WHAT YOU SHOULD DO: Return only the lines from the top of the material through the line marked by "self._build_arm_trim()", unaltered.

+ + + + +

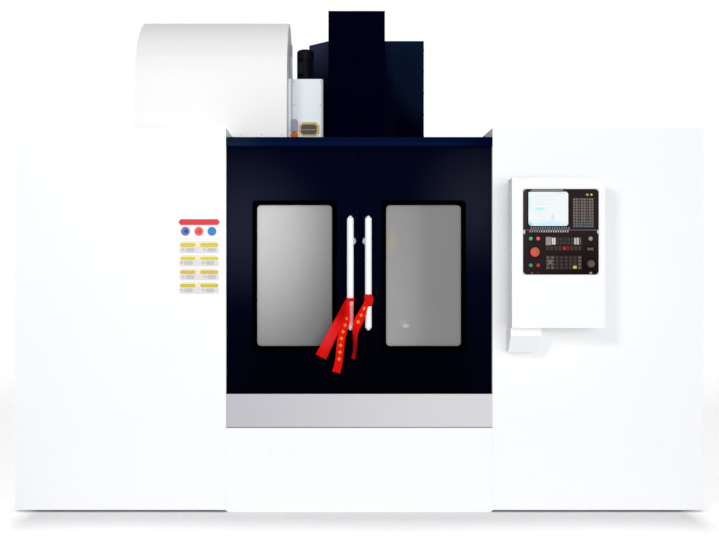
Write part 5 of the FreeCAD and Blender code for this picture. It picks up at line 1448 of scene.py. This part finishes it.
@dataclass
class Magazine:
    """The drum cover with the tool disc, its pots and the changer's cam box."""

    shop: Workshop
    pots: int = 16
    pot_circle: float = 360.0

    def build(self) -> None:
        """Paint the drum and changer, and add their fittings."""
        self.shop.dress(("magazine_cover", DRUM_WHITE, 1.0), ("magazine_disc", MOTOR_BLACK, 1.5),
                        ("swing_pot", MOTOR_BLACK, 1.2), ("atc_cam_box", COOL_WHITE, 2.0),
                        ("atc_shaft", BRIGHT_STEEL, 1.0), ("atc_arm", GROUND_STEEL, 1.6))
        self._build_bracket()
        self._build_cover_trim()
        self._build_disc_trim()
        self._build_motor()
        self._build_sight()
        self._build_arm_trim()

    def _build_bracket(self) -> None:
        """Box beam that carries the magazine, with its pad, bolts and the disc's shaft."""
        piece = self.shop.shape("bracket_beam")
        left, right, low, high = -545.0, -439.0, 2520.0, 2740.0
        piece.block((left, -420, low), (right, -210, high), COLUMN_NAVY, 3)
        for x0, x1, z0, z1 in ((left, left + 14, low, high), (right - 14, right, low, high),
                               (left + 13, right - 13, low, low + 16),
                               (left + 13, right - 13, high - 16, high)):
            piece.block((x0, -211, z0), (x1, 900, z1), COLUMN_NAVY)
        piece.block((right - 1, 520, 2440), (-340, 860, 2820), COLUMN_NAVY, 3)
        piece.rod((left + 1, AXIS_Y, DRUM_Z), Axis.LEFT, 31.2, 152.8, GROUND_STEEL, 2, 48)
        piece.screws([(x, y, 2820) for x in (-415, -365) for y in (550, 690, 830)], Axis.UP, 9, 6)
        piece.build("frame", ["magazine_bracket"], "bed_casting")

    def _build_cover_trim(self) -> None:
        """End bands, screws, cap sheet and filler strip of the drum cover, and the post on the beam."""
        piece = self.shop.shape("drum_trim")
        band = arc(499.2, 0, 180, 41) + arc(499.2 * 0.955, 180, 0, 41)
        for start, end in ((-1430.8, -1427.0), (-458.0, -454.0)):
            piece.prism(band, Axis.RIGHT, start, end, DRUM_WHITE)
        for x in spread(-1400, -485, 8):
            for y, axis in ((-800, Axis.FRONT), (200, Axis.BACK)):
                piece.screws([(x, y, 2322)], axis, 5.5, 3, DRUM_WHITE)
        # The cap sheet's slightly darker paint is painted shade on the drum's top.
        cap = arc(501.0, 22.1, 157.9, 37) + arc(499.6, 157.9, 22.1, 37)
        piece.prism(cap, Axis.RIGHT, -1429.0, -455.5, SHADED_DRUM_CAP)
        piece.block((-455.4, -500.0, 2306), (-438.6, -494.0, 2738), COOL_WHITE, 0.6)
        piece.build("frame")
        post = self.shop.shape("drum_post")
        for low, high, finish in ((2740, 2920, RIM_GREY), (2919, 3004, POST_BROWN)):
            post.block((-453, -312, low), (-438, -288, high), finish, 2)
        post.build("frame")

    def _build_disc_trim(self) -> None:
        """Pot mouths, pot backs, hub cap and screws on the tool disc."""
        piece = self.shop.shape("pot_mouths")
        for pot in range(1, self.pots):
            turn = math.radians(pot * 360 / self.pots)
            y = AXIS_Y + self.pot_circle * math.sin(turn)
            z = DRUM_Z - self.pot_circle * math.cos(turn)
            piece.ring((-795.0, y, z), Axis.LEFT, 45, 33, 5, ZINC, 28)
            piece.rod((-795.5, y, z), Axis.LEFT, 32, 1.5, BLACK_OXIDE, 0, 24)
            piece.rod((-654.5, y, z), Axis.RIGHT, 30, 8, ZINC, 2, 24)
        piece.rod((-654.5, AXIS_Y, DRUM_Z), Axis.RIGHT, 110, 10, BLACK_OXIDE, 3, 40)
        piece.screws([(-685, y, z) for y, z in around(AXIS_Y, DRUM_Z, 120, 6, 30)], Axis.LEFT, 9, 8)
        piece.build("magazine")

    def _build_motor(self) -> None:
        """Finned changer motor with its terminal box and fan hood."""
        piece = self.shop.shape("changer_motor")
        x, y, fins = -348.0, AXIS_Y, 28
        piece.rod((x, y, 2735), Axis.UP, 66, 16, CHANGER_BLACK, 3, 40)
        piece.rod((x, y, 2751), Axis.UP, 49, 160, CHANGER_BLACK, 0, 40)
        middle = Vector((x, y))
        for turn in range(fins):
            angle = 2 * math.pi * turn / fins
            out = Vector((math.cos(angle), math.sin(angle)))
            side = Vector((-out.y, out.x))
            corners = [middle + out * reach + side * half
                       for reach, half in ((48, 1.6), (57.8, 1.2), (57.8, -1.2), (48, -1.6))]
            piece.prism([tuple(corner) for corner in corners], Axis.UP, 2754, 2906, CHANGER_BLACK)
        piece.lathe((x, y, 2904), Axis.UP, [(58, 0), (58, 50), (51, 62), (18, 65)], CHANGER_BLACK, 40)
        for radius in (20, 31, 42):
            piece.ring((x, y, 2968.4), Axis.UP, radius, radius - 3, 1.0, BLACK_OXIDE, 32)
        piece.block((x - 55, y - 56, 2800), (x - 14, y - 36, 2880), CHANGER_BLACK, 3)
        piece.build("frame", ["atc_motor"], "motor_black")

    def _build_sight(self) -> None:
        """Oil sight with its tan rim, the orange filler and its breather, and the cam box's screws."""
        piece = self.shop.shape("oil_sight")
        front = -499.8
        rim = cut_corners(-383, -250, 2350, 2444, 22)
        hole = cut_corners(-372, -266, 2361, 2429, 14)
        for here in range(len(rim)):
            there = (here + 1) % len(rim)
            piece.prism([rim[here], rim[there], hole[there], hole[here]], Axis.BACK, -506, front, SIGHT_RIM)
        piece.prism(hole, Axis.BACK, -502.6, front, SIGHT_BROWN)
        piece.block((-368, -503.2, 2392), (-270, -502.4, 2395), SIGHT_RIM)
        filler = [(24, 0), (24, 14), (20, 20), (9, 22)]
        piece.lathe((-415, front, 2356), Axis.FRONT, filler, FILLER_ORANGE, 30)
        dome = [(-438, 2381), (-392, 2381), (-392, 2446), (-398, 2458), (-408, 2465), (-422, 2465),
                (-432, 2458), (-438, 2446)]
        piece.prism(dome, Axis.BACK, -516, front, BREATHER_LILAC, 3.0)
        piece.build("frame", ["atc_sight_window"], "sight_cover")
        trim = self.shop.shape("cam_box_trim")
        trim.screws([(x, -500, z) for x in (-420, -243) for z in (2560, 2718)], Axis.FRONT, 6, 3, COOL_WHITE)
        trim.ring((CHANGER_X, AXIS_Y, 2250.2), Axis.DOWN, 62, 37, 10, GROUND_STEEL, 40)
        trim.screws([(x, y, 2240.4) for x, y in around(CHANGER_X, AXIS_Y, 50, 8)], Axis.DOWN, 4.5, 4)
        trim.build("frame")

    def _build_arm_trim(self) -> None:
        """Clamp plungers and the hub's cap on the changer arm."""
        piece = self.shop.shape("arm_trim")
        piece.rod((CHANGER_X, AXIS_Y, 2112.4), Axis.DOWN, 46, 6, BLACK_OXIDE, 1.5, 36)
        piece.screws([(x, y, 2106.4) for x, y in around(CHANGER_X, AXIS_Y, 34, 6)], Axis.DOWN, 5, 4)
        for y in (-520, -80):
            piece.rod((CHANGER_X, y, 2112.4), Axis.DOWN, 12, 5, ZINC, 1, 24)
            piece.block((CHANGER_X - 17, y - 30, 2145.6), (CHANGER_X + 17, y + 30, 2149), BLACK_OXIDE, 1)
        piece.build("arm")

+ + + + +

COMPLETE RESPONSE:
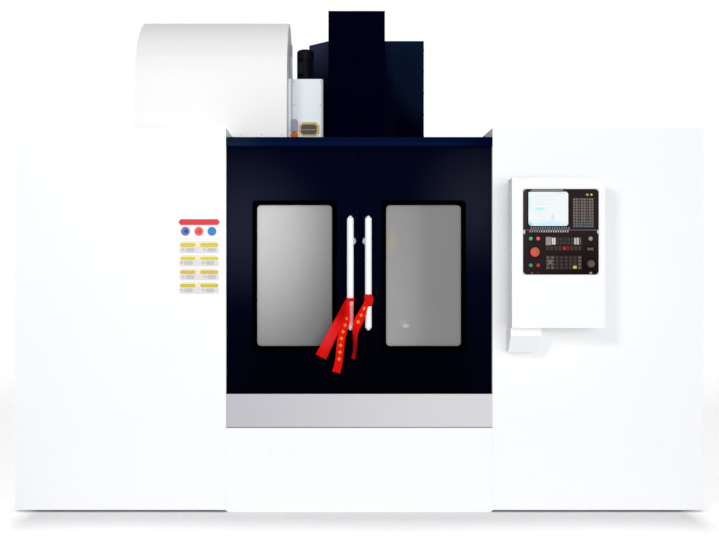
Write part 5 of the FreeCAD and Blender code for this picture. It picks up at line 1448 of scene.py. This part finishes it.
@dataclass
class Magazine:
    """The drum cover with the tool disc, its pots and the changer's cam box."""

    shop: Workshop
    pots: int = 16
    pot_circle: float = 360.0

    def build(self) -> None:
        """Paint the drum and changer, and add their fittings."""
        self.shop.dress(("magazine_cover", DRUM_WHITE, 1.0), ("magazine_disc", MOTOR_BLACK, 1.5),
                        ("swing_pot", MOTOR_BLACK, 1.2), ("atc_cam_box", COOL_WHITE, 2.0),
                        ("atc_shaft", BRIGHT_STEEL, 1.0), ("atc_arm", GROUND_STEEL, 1.6))
        self._build_bracket()
        self._build_cover_trim()
        self._build_disc_trim()
        self._build_motor()
        self._build_sight()
        self._build_arm_trim()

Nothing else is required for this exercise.